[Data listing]
+ + + +

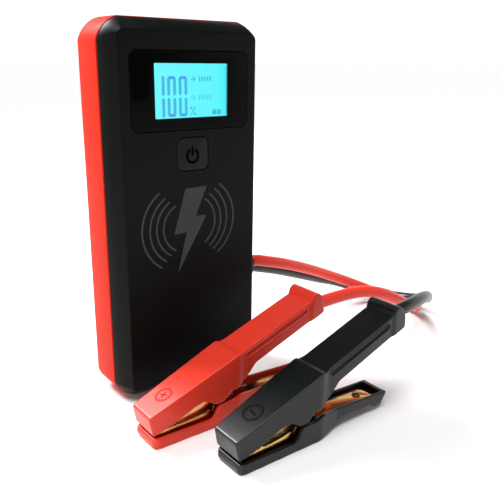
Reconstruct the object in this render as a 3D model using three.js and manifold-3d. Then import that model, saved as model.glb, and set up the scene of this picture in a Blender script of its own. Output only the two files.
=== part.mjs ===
// Jump starter pack: a slim battery pack that starts a car, with two clamps on short leads.
//
// Millimetres, +Z up. The pack stands on its end: its width runs along X, its depth along Y and its
// height along Z. The origin is the middle of the pack's bottom end. The display faces -Y. The leads
// leave the pack's right-hand side, loop round and end in two clamps that lie in front of the pack,
// with their jaws towards -X.

import * as THREE from 'three';
import { mergeVertices } from 'three/addons/utils/BufferGeometryUtils.js';
import Module from 'manifold-3d';

const wasm = await Module();
wasm.setup();

// ---------------------------------------------------------------- driving dimensions: the pack

const PACK_W = 90;
const PACK_H = 192;
const PACK_T = 31;
const FRONT_Y = -PACK_T / 2;
const BACK_Y = PACK_T / 2;
const GAP = 0.3; // clearance between pieces that touch

const CORNER_R = 11; // the case's corners, seen from the front
const EDGE_INSET = 6.1; // how far the front edge's slope comes in from the sides
const EDGE_DEPTH = 9; // how far that slope reaches back, to the seam
const SEAM_Y = FRONT_Y + EDGE_DEPTH;
const RIM_PROUD = 0.4; // the rear cover stands this proud of the front one at the seam
const WALL = 2;
const FRONT_WALL = 2.6;
const BACK_WALL = 2.2;

const WINDOW = { w: 67.1, h: 37.4, r: 4, t: 1.5, z: 158.5 };
const LCD = { w: 48, h: 31, t: 2.8, z: 158.6 };
const LCD_OPENING = { w: 44, h: 28 };
const BUTTON = { w: 18.1, h: 16.5, r: 4.6, z: 127.8, flange: 1.4 };
const COIL = { outer: 25, inner: 11, t: 2, z: 92 };
const BOARD = { w: 62, t: 1.6, bottom: 116, top: 184, y: -7.2 };
const CELL = { w: 61, h: 140, t: 5.4, z: 90, count: 3, y: -4.8 };
const SCREW = { x: 36, low: 12, high: 180, head: 2.6, shank: 1.3, boss: 3.3 };
const USB_A = { x: -18, w: 13, h: 5.6, length: 14, tongue: 1.8 };
const USB_C = { x: 2, w: 9, h: 3.4, length: 8, tongue: 0.8 };
const TORCH = { x: 22, y: 4.5, r: 5 };
const PORT_TOP = PACK_H - 0.4;

// ---------------------------------------------------------------- driving dimensions: the leads

const LEAD_R = 3.5;
const LEAD_SIDES = 8;
const LEAD_STEPS = 46;
const BOOT = { y: 6.8, z: 54.3, base: [14.8, 15.4], end: [14.2, 14.6], neck: [10.4, 10.8], out: 52.4 };

const RED_ROUTE = [
  [52.7, 3.8, 56.3], [57.5, 3.8, 56], [64, 3.9, 54.2], [80, 5.2, 49.3], [104, 8.7, 40.2], [126.5, 12.3, 30.6],
  [145.1, 13.5, 22.3], [163.2, 9.9, 13.8], [175.3, 1.3, 7.6], [181.3, -10, 4.3], [180.7, -21.8, 4.9],
  [173.4, -32, 9.2], [160.7, -40, 15.2], [146.9, -46.2, 21.4], [135.2, -50.1, 26.8], [123.9, -52.5, 32.8],
  [110.9, -53.2, 39.4], [98, -52.2, 43.6], [87, -50.9, 45], [76.8, -50, 45.1], [66, -49.6, 44.9],
  [59, -49.5, 44.6], [53, -49.5, 44.6], [45.5, -49.5, 44.6],
];
const BLACK_ROUTE = [
  [52.7, 9.2, 51], [57.5, 9.3, 50.7], [64, 9.6, 48.9], [80, 10.9, 43.8], [104, 14.4, 34.7], [127, 18.6, 25.7],
  [146.5, 21.8, 18.4], [164.3, 20.1, 11.2], [179.3, 12.4, 5.9], [189, -0.7, 4.1], [191.1, -14.7, 6.4],
  [186.2, -27.5, 11.5], [174.4, -39.1, 18], [160.6, -48.7, 24.3], [147.5, -57.7, 30.4], [136, -65.7, 35.8],
  [123.5, -74, 41.4], [111, -80.4, 45.6], [98, -85.2, 47.8], [87, -87.7, 48.4], [79, -88.3, 47.8],
  [73, -88.3, 46.9], [65.5, -88.3, 46],
];

// ---------------------------------------------------------------- driving dimensions: a clamp
// A clamp's own frame: X runs from the jaw tip to the handle end, Y is across it, Z is up from the
// surface that it lies on. Profiles are lists of [x, z].

const RED_CLAMP = [-51, -49.5];
const BLACK_CLAMP = [-31, -88.3];

const PIVOT = { x: 43, z: 14 };
const SLOPE = 0.375; // rise of the upper lever's top line
const BLOCK_TOP = 17.6; // height of that line over the tip
const BLOCK_END = 47.5; // where the wide jaw block steps down to the handle
const HANDLE_STEP = 1.2;
const HANDLE_END = 105;
const COVER_WALL = 2;
const TIP_HALF = 7.65;
const BLOCK_HALF = 10.2;
const HANDLE_HALF = 8.8;
const TRAY_HALF = 7.6;
const METAL = 1.2; // sheet thickness of the jaws
const JAW_HALF = 6.1; // outside of the jaw plates
const EAR_HALF = 4.6; // outside of the lower jaw's ears, which sit inside the upper jaw's
const EAR_R = 4.6;
const PIN_R = 1.9;
const RIVET_X = 82;
const NOTCH_HALF = LEAD_R + 0.4;

const LEVER_TILT = Math.atan(SLOPE);
const blockTop = (x) => BLOCK_TOP + SLOPE * x;
const handleTop = (x) => blockTop(x) - HANDLE_STEP;
const UPPER_RIVET_Z = handleTop(RIVET_X) - 4;

// ---------------------------------------------------------------- solids

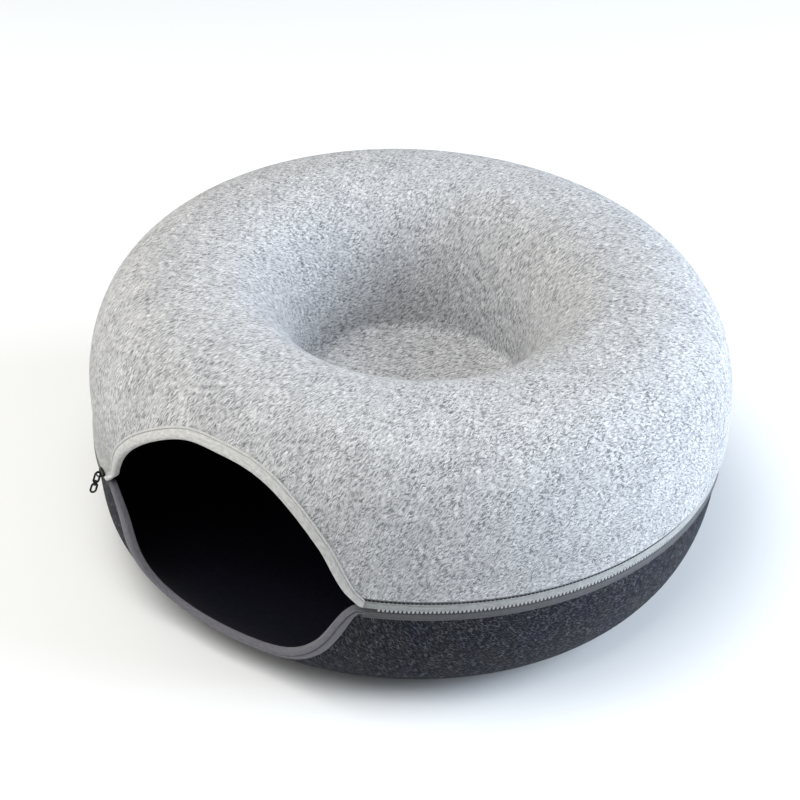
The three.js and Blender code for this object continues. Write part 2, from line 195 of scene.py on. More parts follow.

+ + + +

- _YOUR OBJECTIVE_:
Starting with the first line of the records, repeat every line up to and including the one containing "const BACK_WALL = 2.2;", and nothing else.

- _FULL OUTPUT_:
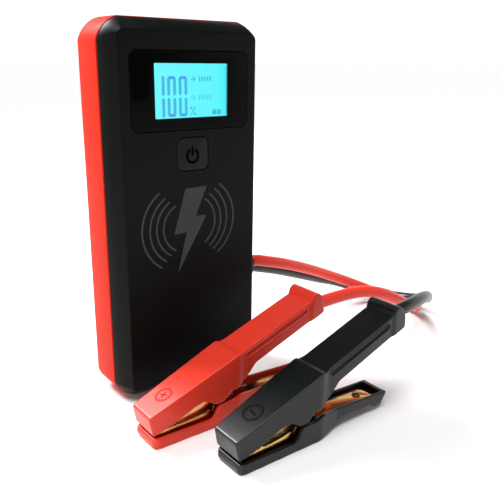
Reconstruct the object in this render as a 3D model using three.js and manifold-3d. Then import that model, saved as model.glb, and set up the scene of this picture in a Blender script of its own. Output only the two files.
=== part.mjs ===
// Jump starter pack: a slim battery pack that starts a car, with two clamps on short leads.
//
// Millimetres, +Z up. The pack stands on its end: its width runs along X, its depth along Y and its
// height along Z. The origin is the middle of the pack's bottom end. The display faces -Y. The leads
// leave the pack's right-hand side, loop round and end in two clamps that lie in front of the pack,
// with their jaws towards -X.

import * as THREE from 'three';
import { mergeVertices } from 'three/addons/utils/BufferGeometryUtils.js';
import Module from 'manifold-3d';

const wasm = await Module();
wasm.setup();

// ---------------------------------------------------------------- driving dimensions: the pack

const PACK_W = 90;
const PACK_H = 192;
const PACK_T = 31;
const FRONT_Y = -PACK_T / 2;
const BACK_Y = PACK_T / 2;
const GAP = 0.3; // clearance between pieces that touch

const CORNER_R = 11; // the case's corners, seen from the front
const EDGE_INSET = 6.1; // how far the front edge's slope comes in from the sides
const EDGE_DEPTH = 9; // how far that slope reaches back, to the seam
const SEAM_Y = FRONT_Y + EDGE_DEPTH;
const RIM_PROUD = 0.4; // the rear cover stands this proud of the front one at the seam
const WALL = 2;
const FRONT_WALL = 2.6;
const BACK_WALL = 2.2;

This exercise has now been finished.